Look for "where" in each line of the entries, and return the matching lines.

--- Start ---

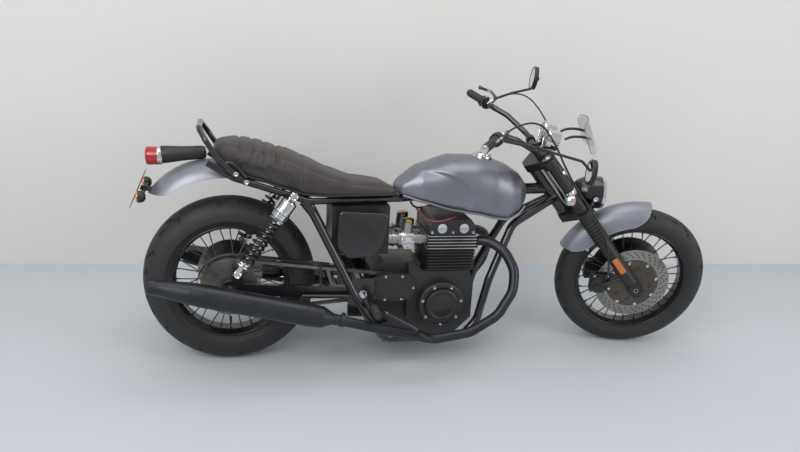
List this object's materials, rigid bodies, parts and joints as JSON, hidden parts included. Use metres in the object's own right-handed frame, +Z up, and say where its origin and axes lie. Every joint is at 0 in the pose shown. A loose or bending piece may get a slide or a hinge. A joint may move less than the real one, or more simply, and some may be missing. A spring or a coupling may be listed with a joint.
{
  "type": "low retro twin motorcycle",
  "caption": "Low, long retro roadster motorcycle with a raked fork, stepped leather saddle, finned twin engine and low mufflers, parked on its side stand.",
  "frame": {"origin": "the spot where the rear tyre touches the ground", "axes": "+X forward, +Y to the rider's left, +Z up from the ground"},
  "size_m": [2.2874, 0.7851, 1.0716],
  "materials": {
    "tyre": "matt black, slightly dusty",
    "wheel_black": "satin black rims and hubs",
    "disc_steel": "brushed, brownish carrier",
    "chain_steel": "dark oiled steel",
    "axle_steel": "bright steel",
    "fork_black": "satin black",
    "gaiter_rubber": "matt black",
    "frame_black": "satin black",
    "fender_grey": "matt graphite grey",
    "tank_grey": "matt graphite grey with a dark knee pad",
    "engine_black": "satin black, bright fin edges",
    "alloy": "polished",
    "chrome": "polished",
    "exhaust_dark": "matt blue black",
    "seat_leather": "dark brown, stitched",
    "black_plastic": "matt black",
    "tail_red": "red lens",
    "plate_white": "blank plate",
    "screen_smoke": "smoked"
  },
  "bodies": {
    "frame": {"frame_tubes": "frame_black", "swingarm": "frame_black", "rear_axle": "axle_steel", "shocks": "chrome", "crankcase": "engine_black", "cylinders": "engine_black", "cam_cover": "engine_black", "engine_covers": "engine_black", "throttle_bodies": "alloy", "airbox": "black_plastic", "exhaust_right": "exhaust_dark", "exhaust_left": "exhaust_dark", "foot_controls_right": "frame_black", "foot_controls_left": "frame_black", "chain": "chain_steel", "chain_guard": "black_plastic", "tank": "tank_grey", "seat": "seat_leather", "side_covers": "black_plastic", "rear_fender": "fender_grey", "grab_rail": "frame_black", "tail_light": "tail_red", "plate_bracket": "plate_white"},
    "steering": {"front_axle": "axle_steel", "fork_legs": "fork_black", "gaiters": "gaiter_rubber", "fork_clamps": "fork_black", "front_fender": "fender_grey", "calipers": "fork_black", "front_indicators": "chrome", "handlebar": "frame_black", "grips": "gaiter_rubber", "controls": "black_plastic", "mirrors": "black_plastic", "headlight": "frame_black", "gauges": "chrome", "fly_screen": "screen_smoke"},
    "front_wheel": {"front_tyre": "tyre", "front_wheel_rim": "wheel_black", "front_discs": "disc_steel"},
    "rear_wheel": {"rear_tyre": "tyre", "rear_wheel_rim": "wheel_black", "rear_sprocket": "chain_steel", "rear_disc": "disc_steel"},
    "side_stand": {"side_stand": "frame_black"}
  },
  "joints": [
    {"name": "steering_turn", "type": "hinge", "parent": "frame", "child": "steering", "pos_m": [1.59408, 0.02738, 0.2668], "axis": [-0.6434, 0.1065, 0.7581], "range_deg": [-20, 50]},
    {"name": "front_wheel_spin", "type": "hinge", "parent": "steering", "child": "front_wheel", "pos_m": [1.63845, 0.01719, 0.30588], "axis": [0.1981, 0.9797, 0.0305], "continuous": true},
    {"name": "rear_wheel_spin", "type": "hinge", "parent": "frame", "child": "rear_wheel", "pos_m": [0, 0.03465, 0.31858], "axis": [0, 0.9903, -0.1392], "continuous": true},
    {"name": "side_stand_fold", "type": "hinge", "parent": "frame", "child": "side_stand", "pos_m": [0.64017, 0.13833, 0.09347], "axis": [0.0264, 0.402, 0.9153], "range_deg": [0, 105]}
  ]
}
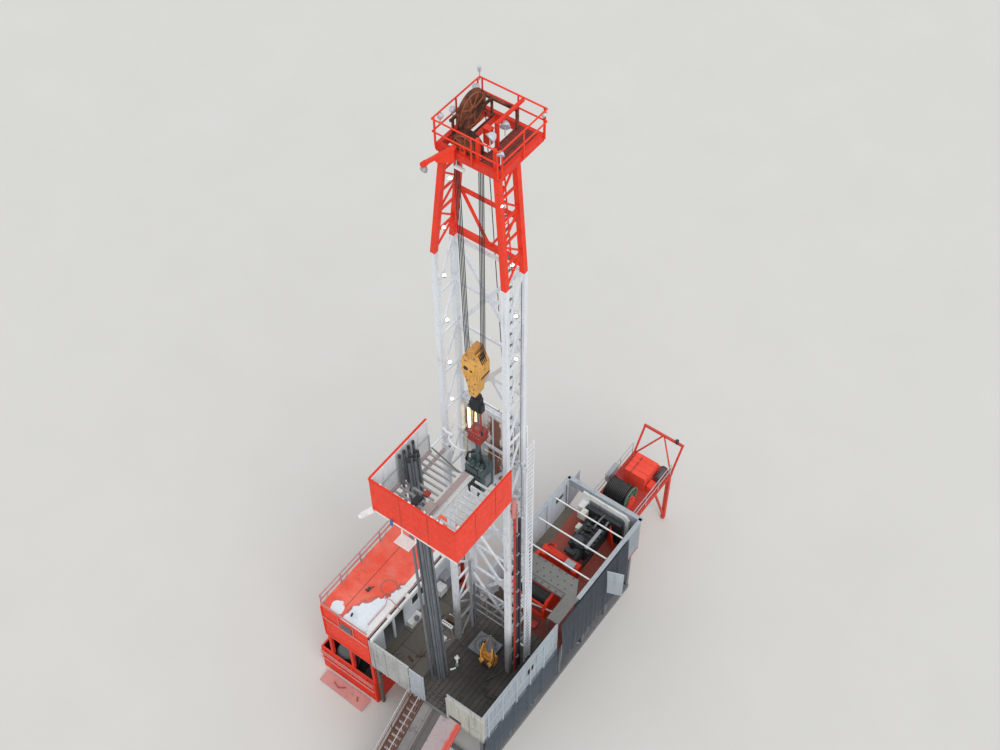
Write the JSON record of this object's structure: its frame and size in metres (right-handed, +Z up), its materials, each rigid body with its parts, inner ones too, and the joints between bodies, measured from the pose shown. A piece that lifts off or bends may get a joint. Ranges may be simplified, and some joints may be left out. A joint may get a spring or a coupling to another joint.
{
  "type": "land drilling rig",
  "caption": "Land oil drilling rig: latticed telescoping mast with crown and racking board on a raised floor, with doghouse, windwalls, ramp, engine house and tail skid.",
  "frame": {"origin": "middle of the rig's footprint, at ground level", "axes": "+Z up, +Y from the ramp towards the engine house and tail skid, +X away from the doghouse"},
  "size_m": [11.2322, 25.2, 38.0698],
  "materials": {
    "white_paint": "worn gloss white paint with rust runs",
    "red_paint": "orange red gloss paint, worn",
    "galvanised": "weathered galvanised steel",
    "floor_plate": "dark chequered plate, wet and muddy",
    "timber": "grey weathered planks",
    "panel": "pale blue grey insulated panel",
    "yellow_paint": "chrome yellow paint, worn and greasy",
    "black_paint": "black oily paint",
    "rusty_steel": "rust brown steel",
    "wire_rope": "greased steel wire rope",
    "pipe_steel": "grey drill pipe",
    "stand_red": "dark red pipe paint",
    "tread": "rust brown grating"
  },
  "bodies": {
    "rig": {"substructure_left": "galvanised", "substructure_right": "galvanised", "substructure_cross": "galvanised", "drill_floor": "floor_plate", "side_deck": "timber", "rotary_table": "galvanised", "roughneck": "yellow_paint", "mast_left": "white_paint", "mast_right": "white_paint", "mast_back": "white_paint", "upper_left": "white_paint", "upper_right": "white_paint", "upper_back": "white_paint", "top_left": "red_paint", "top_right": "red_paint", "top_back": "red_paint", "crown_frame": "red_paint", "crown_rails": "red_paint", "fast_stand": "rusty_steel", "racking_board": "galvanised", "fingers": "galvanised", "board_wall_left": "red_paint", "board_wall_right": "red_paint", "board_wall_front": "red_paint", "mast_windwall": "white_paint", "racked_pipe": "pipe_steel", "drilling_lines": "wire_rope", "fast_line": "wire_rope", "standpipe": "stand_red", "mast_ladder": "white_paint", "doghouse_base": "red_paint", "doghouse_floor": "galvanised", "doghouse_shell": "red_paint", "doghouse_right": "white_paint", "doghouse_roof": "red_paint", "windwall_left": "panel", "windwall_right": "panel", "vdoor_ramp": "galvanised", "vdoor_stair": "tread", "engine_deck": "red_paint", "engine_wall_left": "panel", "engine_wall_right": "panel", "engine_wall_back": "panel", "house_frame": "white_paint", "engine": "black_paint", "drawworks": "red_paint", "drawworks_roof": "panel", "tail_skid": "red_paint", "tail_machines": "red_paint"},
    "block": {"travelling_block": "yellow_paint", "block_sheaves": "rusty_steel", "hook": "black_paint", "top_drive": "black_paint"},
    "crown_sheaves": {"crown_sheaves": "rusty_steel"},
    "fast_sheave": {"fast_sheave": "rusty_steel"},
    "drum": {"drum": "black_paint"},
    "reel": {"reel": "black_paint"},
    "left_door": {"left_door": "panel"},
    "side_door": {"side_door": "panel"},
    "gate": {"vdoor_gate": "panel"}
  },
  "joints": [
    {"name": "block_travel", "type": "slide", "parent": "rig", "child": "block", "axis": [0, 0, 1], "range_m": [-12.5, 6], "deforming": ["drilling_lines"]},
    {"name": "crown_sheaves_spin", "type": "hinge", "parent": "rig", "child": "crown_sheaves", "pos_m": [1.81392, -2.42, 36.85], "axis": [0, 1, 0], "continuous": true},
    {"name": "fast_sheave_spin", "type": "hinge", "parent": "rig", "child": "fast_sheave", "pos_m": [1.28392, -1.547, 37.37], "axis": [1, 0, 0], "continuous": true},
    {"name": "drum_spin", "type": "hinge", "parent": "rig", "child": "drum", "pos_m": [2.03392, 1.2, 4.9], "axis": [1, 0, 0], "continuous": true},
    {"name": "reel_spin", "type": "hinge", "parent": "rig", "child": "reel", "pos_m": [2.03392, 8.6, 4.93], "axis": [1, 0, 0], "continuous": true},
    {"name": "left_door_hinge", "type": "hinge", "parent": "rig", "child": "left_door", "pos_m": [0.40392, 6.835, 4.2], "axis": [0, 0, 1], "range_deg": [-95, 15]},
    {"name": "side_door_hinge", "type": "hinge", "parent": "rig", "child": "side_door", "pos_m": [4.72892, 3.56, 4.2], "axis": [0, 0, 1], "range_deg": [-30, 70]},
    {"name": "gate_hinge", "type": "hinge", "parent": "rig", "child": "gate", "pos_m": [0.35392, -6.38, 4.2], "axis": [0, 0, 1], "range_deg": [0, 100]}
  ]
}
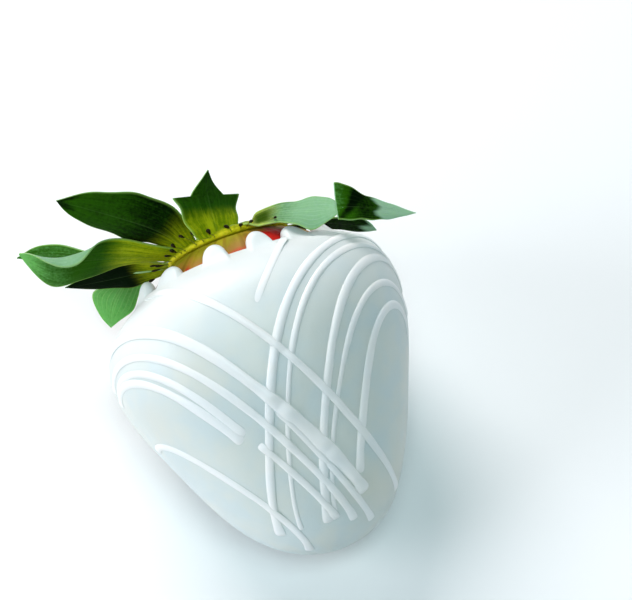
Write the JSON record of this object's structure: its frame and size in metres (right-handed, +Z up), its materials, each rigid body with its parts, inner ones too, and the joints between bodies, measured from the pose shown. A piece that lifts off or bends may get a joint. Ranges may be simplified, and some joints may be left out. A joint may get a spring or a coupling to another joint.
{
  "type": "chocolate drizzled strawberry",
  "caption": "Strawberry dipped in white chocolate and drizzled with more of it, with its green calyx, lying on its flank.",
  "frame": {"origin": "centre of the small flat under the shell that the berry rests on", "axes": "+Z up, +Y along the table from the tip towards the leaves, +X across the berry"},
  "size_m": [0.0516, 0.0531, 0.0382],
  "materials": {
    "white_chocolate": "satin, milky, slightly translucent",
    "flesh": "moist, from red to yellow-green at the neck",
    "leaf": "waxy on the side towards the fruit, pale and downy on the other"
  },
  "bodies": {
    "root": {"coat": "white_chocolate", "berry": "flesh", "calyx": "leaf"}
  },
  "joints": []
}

--- End ---

Solution for this exercise
List this object's materials, rigid bodies, parts and joints as JSON, hidden parts included. Use metres in the object's own right-handed frame, +Z up, and say where its origin and axes lie. Every joint is at 0 in the pose shown. A loose or bending piece may get a slide or a hinge. A joint may move less than the real one, or more simply, and some may be missing. A spring or a coupling may be listed with a joint.
  "frame": {"origin": "the spot where the rear tyre touches the ground", "axes": "+X forward, +Y to the rider's left, +Z up from the ground"},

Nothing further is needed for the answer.